Manipulation of different file types

You can convert files to different formats and manipulate then when working with Kognitos

Convert from Word (.Docx & .Doc) to PDF

Many tools require a document to be in PDF format for processing. Kognitos gives you the ability to convert the filetype from Word (.doc or .docx) to a portable document format (.pdf). Here is an example of a command that is used to convert a file as above:

the file is the document
read the file as a pdf

Convert a picture (.jpg / .png) to PDF

In many cases, a picture needs to be converted to a PDF prior to processing. This capability is build into Kognitos. Here is an example of how to convert a file to PDF:

convert a file to a pdf file with
	the file is the picture

Converting CSV to JSON

To convert a CSV file to JSON format, use the following function:

import new_library

csv_file_path = 'path/to/your/file.csv'
json_file_path = 'path/to/your/file.json'

new_library.convert_csv_to_json(csv_file_path, json_file_path)

Converting JSON to CSV

To convert a JSON file to CSV format, use the following function:

import new_library

json_file_path = 'path/to/your/file.json'
csv_file_path = 'path/to/your/file.csv'

new_library.convert_json_to_csv(json_file_path, csv_file_path)

Merge (Document)

On occasion, it will be necessary to combine multiple PDFs into a single document.

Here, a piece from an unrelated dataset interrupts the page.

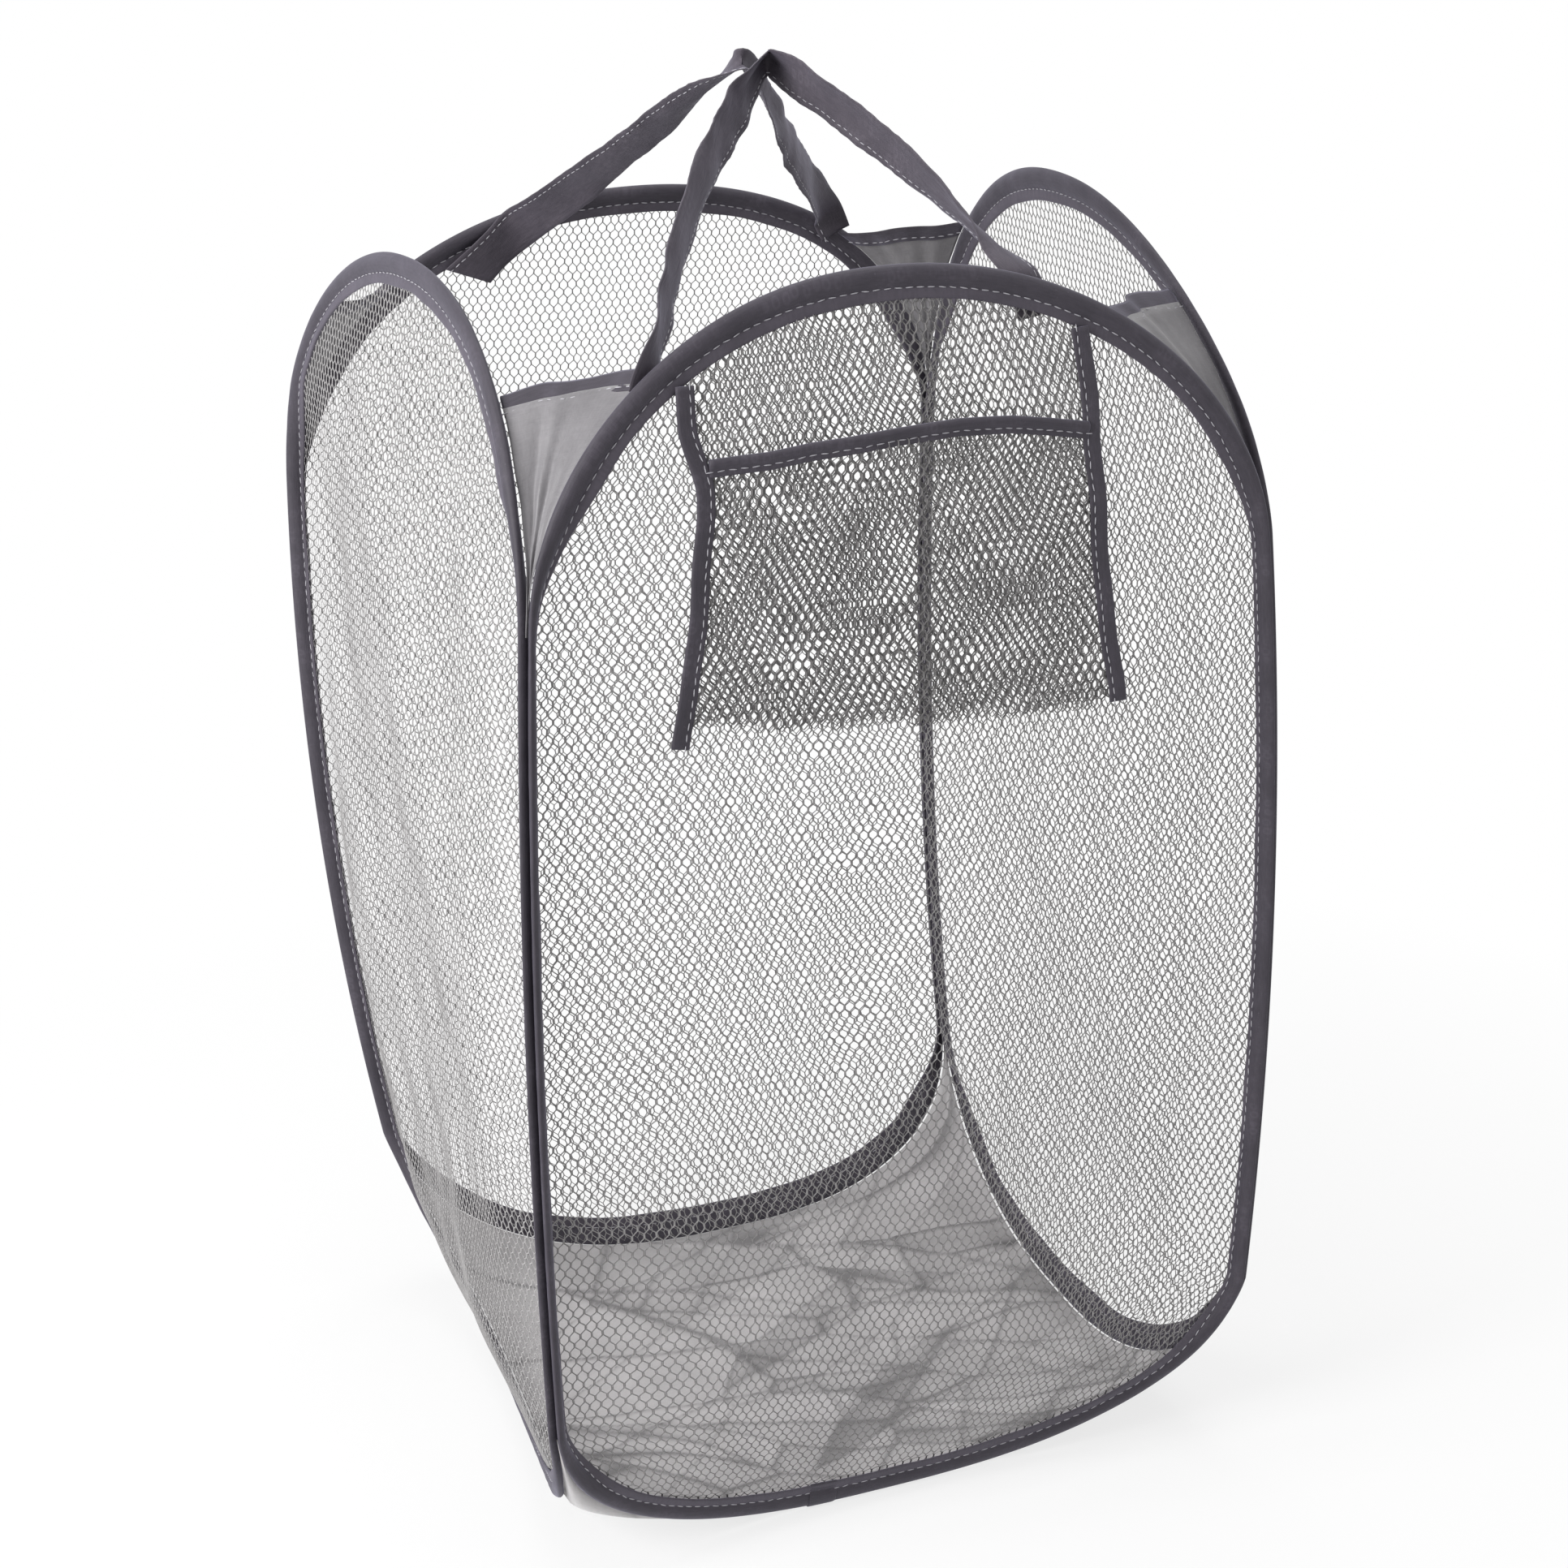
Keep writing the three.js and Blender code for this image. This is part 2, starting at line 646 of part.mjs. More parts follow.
// The cloth floor lies flat and climbs to the seams with the hoops' round bottom corners.
function addFloor() {
  const halfX = panelWidth / 2 - fitGap;
  const halfY = panelDepth / 2 - fitGap;
  const foldHeightAt = (x, y) => {
    let height = 0;
    for (const { from, to } of floorFoldShares) {
      const start = new THREE.Vector2(from[0] * halfX, from[1] * halfY);
      const along = new THREE.Vector2(to[0] * halfX, to[1] * halfY).sub(start);
      const offset = new THREE.Vector2(x, y).sub(start);
      const share = THREE.MathUtils.clamp(offset.dot(along) / along.lengthSq(), 0, 1);
      const away = offset.addScaledVector(along, -share).length() / floorFoldWidth;
      height = Math.max(height, floorFoldHeight * Math.sin(Math.PI * share) * Math.exp(-away * away));
    }
    return height;
  };
  const upper = [];
  const lower = [];
  for (let i = 0; i <= floorCellCount; i++) {
    const upperRow = [];
    const lowerRow = [];
    for (let j = 0; j <= floorCellCount; j++) {
      const x = halfX * Math.sin((Math.PI / 2) * ((2 * j) / floorCellCount - 1));
      const y = halfY * Math.sin((Math.PI / 2) * ((2 * i) / floorCellCount - 1));
      const climbX = bottomHeightAt(panelWidth, x * (panelWidth / (2 * halfX)));
      const climbY = bottomHeightAt(panelDepth, y * (panelDepth / (2 * halfY)));
      const z = (climbX * climbY) / cornerRise + foldHeightAt(x, y);
      const restZ = z < floorRestDepth ? 0 : z;
      lowerRow.push(new THREE.Vector3(x, y, restZ));
      upperRow.push(new THREE.Vector3(x, y, z + floorThickness));
    }
    upper.push(upperRow);
    lower.push(lowerRow);
  }
  addMesh(part, 'floor_cloth', slabGeometry(upper, lower), clothMaterial);
}

function addPanelGroup(x, y, turn) {
  const group = new THREE.Group();
  group.position.set(x, y, 0);
  group.rotation.z = turn;
  part.add(group);
  return group;
}

const frontGroup = addPanelGroup(0, -panelDepth / 2, 0);
const rightGroup = addPanelGroup(panelWidth / 2, 0, Math.PI / 2);
const backGroup = addPanelGroup(0, panelDepth / 2, Math.PI);
const leftGroup = addPanelGroup(-panelWidth / 2, 0, -Math.PI / 2);
addPanel(frontGroup, 'front', panelWidth);
addPanel(rightGroup, 'right', panelDepth);
addPanel(backGroup, 'back', panelWidth);
addPanel(leftGroup, 'left', panelDepth);

addBindingLap(frontGroup, 'front_binding_lap', bindingLapOffset);

addPocket(frontGroup);
addHandle(frontGroup, 'front', frontHandleLeftSetback, frontHandleRightSetback, handleApexShift);
addHandle(backGroup, 'back', backHandleLeftSetback, backHandleRightSetback, -handleApexShift);

addGusset('front_left', -1, -1);
addGusset('front_right', 1, -1);
addGusset('back_right', 1, 1);
addGusset('back_left', -1, 1);
addFloor();

export default part;
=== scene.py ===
# %% [markdown]
# A pop up laundry hamper: four sprung hoops, each filled with knitted net and bound with tape, stand
# on a cloth floor. Corner gussets join their arches, a net pocket hangs on the front and two tape
# handles meet over the mouth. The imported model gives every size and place, so this lesson starts by
# loading it and dresses each of its pieces in turn.

import json
import math

import bpy
import numpy as np
from mathutils import Matrix, Vector

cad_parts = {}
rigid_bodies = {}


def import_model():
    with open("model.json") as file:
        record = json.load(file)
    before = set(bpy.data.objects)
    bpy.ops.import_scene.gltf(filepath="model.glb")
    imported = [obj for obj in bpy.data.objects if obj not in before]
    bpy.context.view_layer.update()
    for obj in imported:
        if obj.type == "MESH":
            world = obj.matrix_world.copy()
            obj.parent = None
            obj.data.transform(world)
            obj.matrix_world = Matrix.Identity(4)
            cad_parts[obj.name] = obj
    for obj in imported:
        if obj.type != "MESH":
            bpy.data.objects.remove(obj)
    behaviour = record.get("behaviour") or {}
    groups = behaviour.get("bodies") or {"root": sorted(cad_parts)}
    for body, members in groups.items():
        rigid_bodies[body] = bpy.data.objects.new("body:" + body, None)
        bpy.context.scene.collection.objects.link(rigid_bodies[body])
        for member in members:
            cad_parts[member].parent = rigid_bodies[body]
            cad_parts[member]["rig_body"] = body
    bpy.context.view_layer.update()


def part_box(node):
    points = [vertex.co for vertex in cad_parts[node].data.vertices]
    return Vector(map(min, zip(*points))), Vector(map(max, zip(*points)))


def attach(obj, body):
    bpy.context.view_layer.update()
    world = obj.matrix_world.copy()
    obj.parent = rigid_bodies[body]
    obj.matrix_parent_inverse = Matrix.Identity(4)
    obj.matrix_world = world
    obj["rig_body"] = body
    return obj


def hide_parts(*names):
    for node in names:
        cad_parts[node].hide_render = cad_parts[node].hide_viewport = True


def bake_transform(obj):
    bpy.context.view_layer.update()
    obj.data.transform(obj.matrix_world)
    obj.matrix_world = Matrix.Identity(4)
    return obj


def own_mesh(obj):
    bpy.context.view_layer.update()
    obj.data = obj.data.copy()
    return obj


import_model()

# %% [markdown]
# All sizes are metres. The hoops' sizes repeat the model's own values, because every soft piece has
# to lie where its solid lies. The box of the front hoop's solid is printed beside the width that
# these values give.

# %% Sizes of the hoops
panel_width = 0.356
panel_depth = 0.344
panel_height = 0.605
arch_rise = 0.135
corner_rise = 0.089
arch_power = 2.15
corner_power = 2.6
seam_gap = 0.00035
binding_width = 0.015
arch_height = panel_height - arch_rise
panel_middle = -0.00284
front_low, front_high = (np.array(v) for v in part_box("front_edge_binding"))
print("front hoop from the frame", np.round(front_high - front_low, 4), "expected width",
      round(panel_width - 2 * seam_gap, 4))

# %% [markdown]
# Each panel is drawn flat, with s along the panel, n out of its plane and z up, and then turned into
# its place. One small table holds the turn, the place and the width of the four panels.
#
# Along a corner seam two panels' tapes are sewn face to face, so there each tape is pressed thin and
# turned inwards into the corner. From outside only its tube shows, and the net starts close to it.

# %% Places of the four panels
PANELS = {
    "front": (0.0, (0.0, -panel_depth / 2), panel_width),
    "right": (math.pi / 2, (panel_width / 2, 0.0), panel_depth),
    "back": (math.pi, (0.0, panel_depth / 2), panel_width),
    "left": (-math.pi / 2, (-panel_width / 2, 0.0), panel_depth),
}


def smooth_step(x):
    x = np.clip(x, 0, 1)
    return x * x * (3 - 2 * x)


def in_seam(z):
    """How far the tapes are turned at a height: from 0 at the foot and the arch to 1 between."""
    return smooth_step((z - 0.045) / 0.05) * smooth_step((0.53 - z) / 0.07)


def turned_in(width, s, n, z):
    """Turn the border of a flat panel inwards along its two corner seams."""
    amount = in_seam(z)
    low = np.clip(1 - z / corner_rise, 0, 1)
    high = np.clip((z - arch_height) / arch_rise, 0, 1)
    half = (1 - low ** corner_power) ** (1 / corner_power) * (1 - high ** arch_power) ** (1 / arch_power)
    inset = (width / 2 - seam_gap) * half - np.abs(s)
    tape = np.minimum(inset, binding_width)
    folded = np.where(tape < 0.01, 0.75 * tape, 0.0075 + 0.3 * (tape - 0.01))
    along = tape + amount * (folded - tape)
    off = (n - panel_middle) * (1 - 0.4 * amount)
    angle = amount * math.radians(58)
    inner = 0.00025 * amount + along * np.cos(angle) - off * np.sin(angle)
    deep = panel_middle - 0.0004 * amount + along * np.sin(angle) + off * np.cos(angle)
    beyond = np.clip((inset - binding_width) / 0.065, 0, 1)
    fade = (1 - beyond) ** 2 * (1 + 2 * beyond)
    return s - np.sign(s) * fade * (inner - tape), n + fade * (deep - n)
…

Here is an example where all input files are merged into a single file:

get the attachments
get the above as the scanned documents
merge the scanned documents into a single document where
	the document name is "statements.pdf"

Data Extraction

Extracting Data from XML

To extract data from an XML file, use the following function:

import new_library

xml_file_path = 'path/to/your/file.xml'
data = new_library.extract_data_from_xml(xml_file_path)
print(data)

Text Processing

Transcribing Text

To transcribe text from an audio file, use the following function:

import new_library

audio_file_path = 'path/to/your/file.wav'
transcription = new_library.transcribe_audio(audio_file_path)
print(transcription)